Minimum degree in simplicial complexes
Christian Reiher, Bjarne Schülke
TL;DR
This work resolves the extremal problem of determining the density threshold $\\alpha(d)$ that guarantees a low-degree vertex in any nonempty simplicial complex. The authors prove a sharp formula in the natural regime $d\\ge m\\ge 1$: $\\alpha(2^d-m)=\\frac{2^{d+1}-m}{d+1}$, guided by a robust local-to-global method that leverages vertex-weights, conglomerates, and a mountains framework. Central to the argument are weighted Katona–Kruskal type inequalities, refined local bounds, and a meta-theorem that aggregates local contributions into a global lower bound; these tools also yield sharp results in nearby parameter ranges (e.g., $\\alpha(11)=\\frac{53}{10}$) and illustrate the limits of the upper-bound constructions.
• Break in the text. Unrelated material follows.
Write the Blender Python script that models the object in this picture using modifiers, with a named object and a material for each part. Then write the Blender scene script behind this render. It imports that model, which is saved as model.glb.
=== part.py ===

The paper thus advances extremal set theory by providing exact thresholds in a broad natural regime, while outlining controlled extensions beyond it and presenting a complete table of known values up to $d\\le 16$ and several beyond.
Abstract
Given $d\in\mathbb{N}$, let $α(d)$ be the largest real number such that every abstract simplicial complex $\mathcal{S}$ with $0<\vert\mathcal{S}\vert\leqα(d)\vert V(\mathcal{S})\vert$ has a vertex of degree at most $d$. We extend previous results by Frankl, Frankl and Watanabe, and Piga and Schülke by proving that for all integers $d$ and $m$ with $d\geq m\geq 1$, we have $α(2^d-m)=\frac{2^{d+1}-m}{d+1}$. Similar results were obtained independently by Li, Ma, and Rong.